JSON records of objects:
○ ○ ○ ○ ○
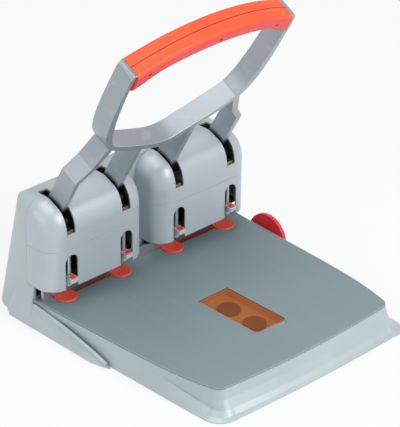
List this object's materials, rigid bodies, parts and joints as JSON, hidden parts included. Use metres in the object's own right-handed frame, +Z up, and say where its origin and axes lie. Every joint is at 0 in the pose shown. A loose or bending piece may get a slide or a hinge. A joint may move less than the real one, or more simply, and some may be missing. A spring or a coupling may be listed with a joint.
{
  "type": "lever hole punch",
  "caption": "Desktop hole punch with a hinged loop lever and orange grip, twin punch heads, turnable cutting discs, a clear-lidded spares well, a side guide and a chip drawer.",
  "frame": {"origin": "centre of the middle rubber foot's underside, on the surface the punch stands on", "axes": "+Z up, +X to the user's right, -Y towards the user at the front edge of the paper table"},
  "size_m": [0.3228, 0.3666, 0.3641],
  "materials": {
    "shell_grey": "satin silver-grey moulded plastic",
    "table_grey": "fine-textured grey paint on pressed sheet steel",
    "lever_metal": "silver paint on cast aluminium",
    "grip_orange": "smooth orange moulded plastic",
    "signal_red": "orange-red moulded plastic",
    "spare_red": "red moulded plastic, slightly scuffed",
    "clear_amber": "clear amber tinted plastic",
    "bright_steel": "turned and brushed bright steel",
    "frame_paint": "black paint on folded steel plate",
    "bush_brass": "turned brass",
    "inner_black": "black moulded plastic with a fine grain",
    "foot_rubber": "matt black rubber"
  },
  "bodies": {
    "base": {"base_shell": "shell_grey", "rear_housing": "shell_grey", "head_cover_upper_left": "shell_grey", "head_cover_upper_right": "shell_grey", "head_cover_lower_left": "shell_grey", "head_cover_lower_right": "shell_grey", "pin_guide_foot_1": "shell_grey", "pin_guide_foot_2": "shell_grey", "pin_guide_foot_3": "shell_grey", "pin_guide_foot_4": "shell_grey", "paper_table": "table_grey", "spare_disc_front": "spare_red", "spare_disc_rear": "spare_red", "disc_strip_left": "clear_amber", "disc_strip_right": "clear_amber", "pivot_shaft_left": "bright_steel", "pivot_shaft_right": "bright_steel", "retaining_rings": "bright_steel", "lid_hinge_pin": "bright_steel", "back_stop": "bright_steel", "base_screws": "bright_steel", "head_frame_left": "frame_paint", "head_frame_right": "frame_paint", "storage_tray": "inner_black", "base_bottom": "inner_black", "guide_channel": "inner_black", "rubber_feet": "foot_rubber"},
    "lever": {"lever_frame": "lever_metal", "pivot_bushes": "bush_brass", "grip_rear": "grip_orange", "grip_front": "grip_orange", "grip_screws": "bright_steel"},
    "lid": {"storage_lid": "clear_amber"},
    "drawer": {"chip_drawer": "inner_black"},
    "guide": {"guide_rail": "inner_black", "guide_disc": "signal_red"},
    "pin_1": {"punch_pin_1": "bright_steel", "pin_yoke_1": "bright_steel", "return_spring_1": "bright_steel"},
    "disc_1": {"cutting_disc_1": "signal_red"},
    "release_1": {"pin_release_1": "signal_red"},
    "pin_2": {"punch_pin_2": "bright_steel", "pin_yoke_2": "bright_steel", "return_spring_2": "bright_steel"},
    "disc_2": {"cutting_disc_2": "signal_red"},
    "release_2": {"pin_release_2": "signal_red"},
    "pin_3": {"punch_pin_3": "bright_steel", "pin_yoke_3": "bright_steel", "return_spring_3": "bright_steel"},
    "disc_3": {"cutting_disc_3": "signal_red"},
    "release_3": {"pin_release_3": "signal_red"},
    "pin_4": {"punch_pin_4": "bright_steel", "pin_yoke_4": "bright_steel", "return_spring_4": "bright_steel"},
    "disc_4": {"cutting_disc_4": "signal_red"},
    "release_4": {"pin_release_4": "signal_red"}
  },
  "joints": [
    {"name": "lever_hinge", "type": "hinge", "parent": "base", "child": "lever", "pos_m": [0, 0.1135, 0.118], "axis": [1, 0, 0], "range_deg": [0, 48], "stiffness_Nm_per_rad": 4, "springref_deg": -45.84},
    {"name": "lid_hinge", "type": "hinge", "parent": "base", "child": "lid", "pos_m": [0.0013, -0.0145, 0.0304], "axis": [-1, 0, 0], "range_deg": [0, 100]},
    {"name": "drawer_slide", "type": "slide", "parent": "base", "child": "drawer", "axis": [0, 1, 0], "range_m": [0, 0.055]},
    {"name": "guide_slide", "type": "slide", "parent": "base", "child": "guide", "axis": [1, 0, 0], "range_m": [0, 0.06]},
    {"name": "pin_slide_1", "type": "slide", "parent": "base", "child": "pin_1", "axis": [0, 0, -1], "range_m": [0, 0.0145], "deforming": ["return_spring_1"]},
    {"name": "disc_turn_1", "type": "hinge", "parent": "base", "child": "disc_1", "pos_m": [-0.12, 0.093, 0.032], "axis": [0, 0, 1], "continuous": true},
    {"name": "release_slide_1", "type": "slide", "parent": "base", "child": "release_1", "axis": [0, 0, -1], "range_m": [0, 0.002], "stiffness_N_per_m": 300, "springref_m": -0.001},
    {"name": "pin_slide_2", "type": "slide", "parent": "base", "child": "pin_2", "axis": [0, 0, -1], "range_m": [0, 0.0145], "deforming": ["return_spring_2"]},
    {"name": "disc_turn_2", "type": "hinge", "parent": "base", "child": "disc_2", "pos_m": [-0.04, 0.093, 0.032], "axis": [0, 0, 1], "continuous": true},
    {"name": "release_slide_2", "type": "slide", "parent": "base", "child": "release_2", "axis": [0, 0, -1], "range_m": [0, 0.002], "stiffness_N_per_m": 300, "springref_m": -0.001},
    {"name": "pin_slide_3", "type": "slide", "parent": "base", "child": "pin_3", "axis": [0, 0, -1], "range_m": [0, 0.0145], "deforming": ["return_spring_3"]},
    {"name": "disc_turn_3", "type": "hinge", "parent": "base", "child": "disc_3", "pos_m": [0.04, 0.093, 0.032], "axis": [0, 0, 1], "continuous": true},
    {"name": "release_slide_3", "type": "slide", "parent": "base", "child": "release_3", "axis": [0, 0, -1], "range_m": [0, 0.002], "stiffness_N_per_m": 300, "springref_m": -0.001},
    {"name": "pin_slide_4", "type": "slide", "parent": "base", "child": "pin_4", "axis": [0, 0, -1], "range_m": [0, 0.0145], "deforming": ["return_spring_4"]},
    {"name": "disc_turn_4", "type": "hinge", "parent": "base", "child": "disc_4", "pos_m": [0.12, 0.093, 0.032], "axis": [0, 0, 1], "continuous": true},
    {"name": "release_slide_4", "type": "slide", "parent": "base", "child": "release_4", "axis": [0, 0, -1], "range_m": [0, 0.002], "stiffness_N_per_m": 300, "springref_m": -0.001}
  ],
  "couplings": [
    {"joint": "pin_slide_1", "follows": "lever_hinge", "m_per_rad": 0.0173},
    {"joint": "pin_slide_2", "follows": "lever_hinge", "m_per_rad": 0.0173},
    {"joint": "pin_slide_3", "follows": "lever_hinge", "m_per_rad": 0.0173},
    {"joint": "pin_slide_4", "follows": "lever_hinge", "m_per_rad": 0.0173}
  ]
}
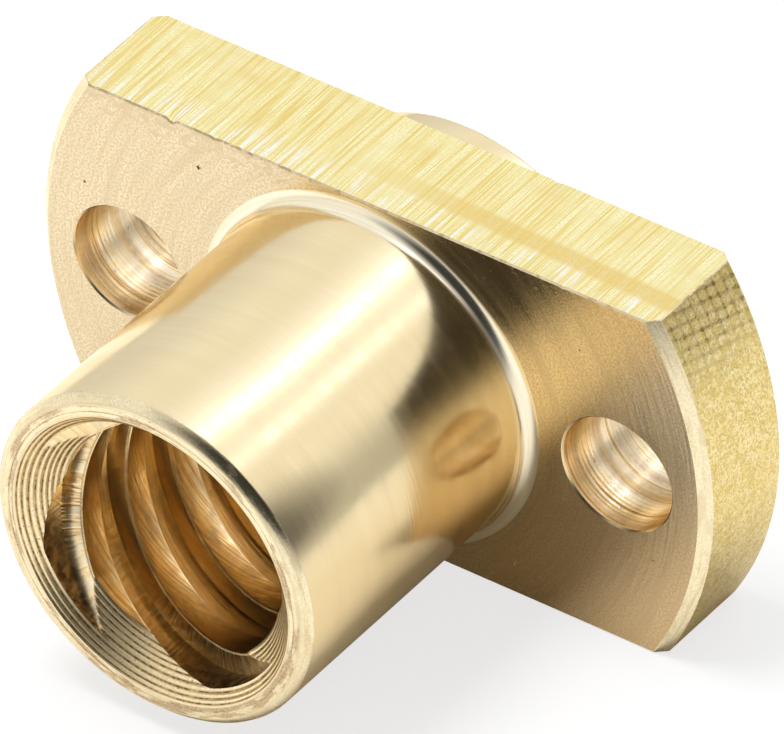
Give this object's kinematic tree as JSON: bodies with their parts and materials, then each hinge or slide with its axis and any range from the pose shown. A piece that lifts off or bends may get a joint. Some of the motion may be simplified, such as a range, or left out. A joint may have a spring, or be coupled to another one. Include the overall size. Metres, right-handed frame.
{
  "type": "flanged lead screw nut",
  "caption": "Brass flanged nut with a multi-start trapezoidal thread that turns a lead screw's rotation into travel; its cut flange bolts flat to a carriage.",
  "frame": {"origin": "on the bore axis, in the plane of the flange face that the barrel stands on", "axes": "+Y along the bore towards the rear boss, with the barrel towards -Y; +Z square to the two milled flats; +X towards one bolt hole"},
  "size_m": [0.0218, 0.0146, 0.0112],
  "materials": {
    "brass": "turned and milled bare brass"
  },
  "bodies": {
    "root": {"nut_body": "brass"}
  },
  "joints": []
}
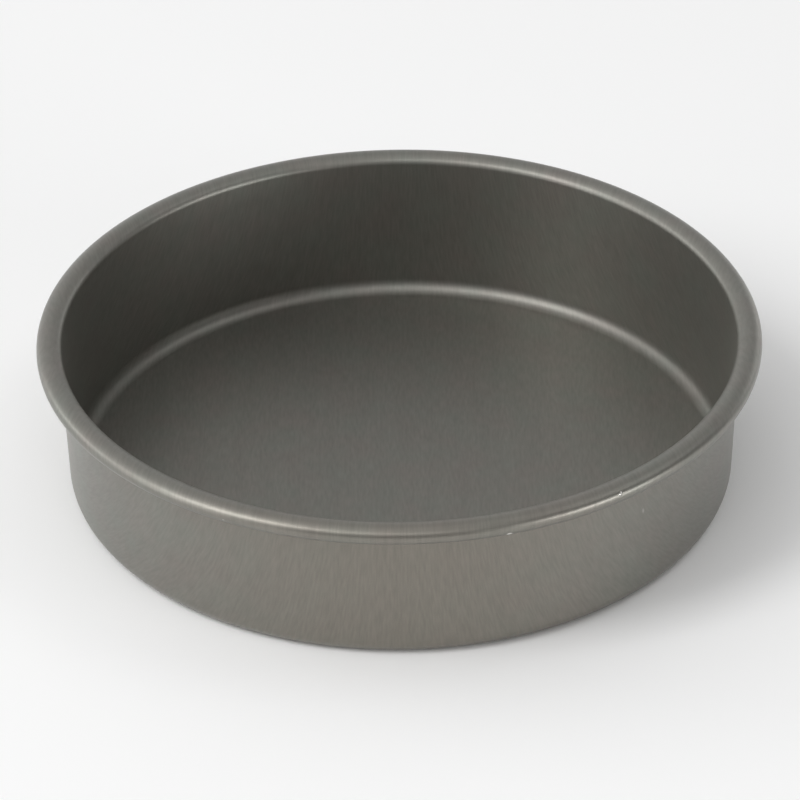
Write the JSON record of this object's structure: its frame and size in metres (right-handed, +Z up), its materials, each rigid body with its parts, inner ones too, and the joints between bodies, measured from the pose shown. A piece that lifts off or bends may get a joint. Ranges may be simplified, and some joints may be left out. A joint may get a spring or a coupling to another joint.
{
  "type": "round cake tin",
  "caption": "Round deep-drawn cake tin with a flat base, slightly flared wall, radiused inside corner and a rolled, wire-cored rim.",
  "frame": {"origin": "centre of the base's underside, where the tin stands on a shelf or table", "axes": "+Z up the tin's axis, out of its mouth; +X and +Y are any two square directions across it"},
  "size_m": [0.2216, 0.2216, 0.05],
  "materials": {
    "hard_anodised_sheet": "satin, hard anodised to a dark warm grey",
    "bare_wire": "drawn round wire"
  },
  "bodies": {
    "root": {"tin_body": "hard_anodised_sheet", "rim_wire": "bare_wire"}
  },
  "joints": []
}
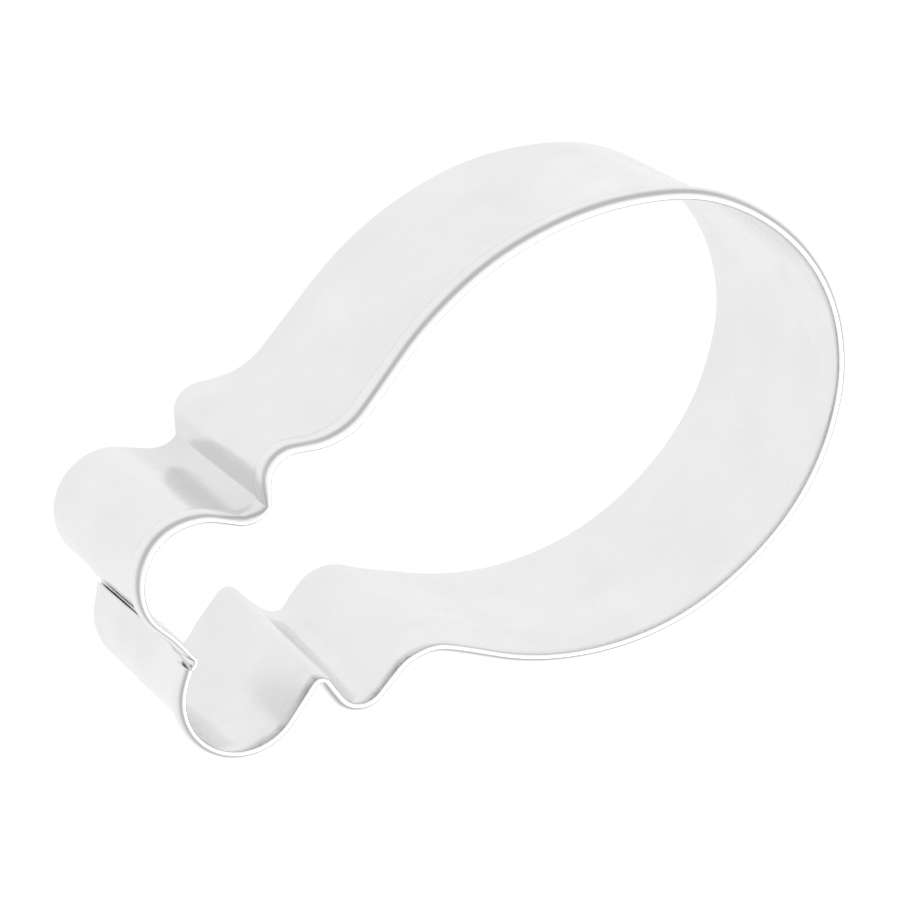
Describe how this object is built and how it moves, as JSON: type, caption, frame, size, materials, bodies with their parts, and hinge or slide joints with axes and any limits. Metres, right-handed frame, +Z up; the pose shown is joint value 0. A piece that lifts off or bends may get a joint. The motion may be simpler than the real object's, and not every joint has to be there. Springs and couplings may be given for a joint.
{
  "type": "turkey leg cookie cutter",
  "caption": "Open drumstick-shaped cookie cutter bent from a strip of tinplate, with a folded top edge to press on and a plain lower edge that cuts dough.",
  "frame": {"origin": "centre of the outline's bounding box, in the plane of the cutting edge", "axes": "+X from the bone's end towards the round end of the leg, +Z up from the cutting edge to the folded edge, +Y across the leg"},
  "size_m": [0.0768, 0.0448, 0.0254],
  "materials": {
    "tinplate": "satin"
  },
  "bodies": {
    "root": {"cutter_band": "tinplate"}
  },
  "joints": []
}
○ ○ ○ ○ ○
◆ GIVEN PROBLEM
Take the line that contains "Describe how this" and each line after it down to the last of the records, and retype them exactly; add nothing else.

◆ RESPONSE
Describe how this object is built and how it moves, as JSON: type, caption, frame, size, materials, bodies with their parts, and hinge or slide joints with axes and any limits. Metres, right-handed frame, +Z up; the pose shown is joint value 0. A piece that lifts off or bends may get a joint. The motion may be simpler than the real object's, and not every joint has to be there. Springs and couplings may be given for a joint.
{
  "type": "turkey leg cookie cutter",
  "caption": "Open drumstick-shaped cookie cutter bent from a strip of tinplate, with a folded top edge to press on and a plain lower edge that cuts dough.",
  "frame": {"origin": "centre of the outline's bounding box, in the plane of the cutting edge", "axes": "+X from the bone's end towards the round end of the leg, +Z up from the cutting edge to the folded edge, +Y across the leg"},
  "size_m": [0.0768, 0.0448, 0.0254],
  "materials": {
    "tinplate": "satin"
  },
  "bodies": {
    "root": {"cutter_band": "tinplate"}
  },
  "joints": []
}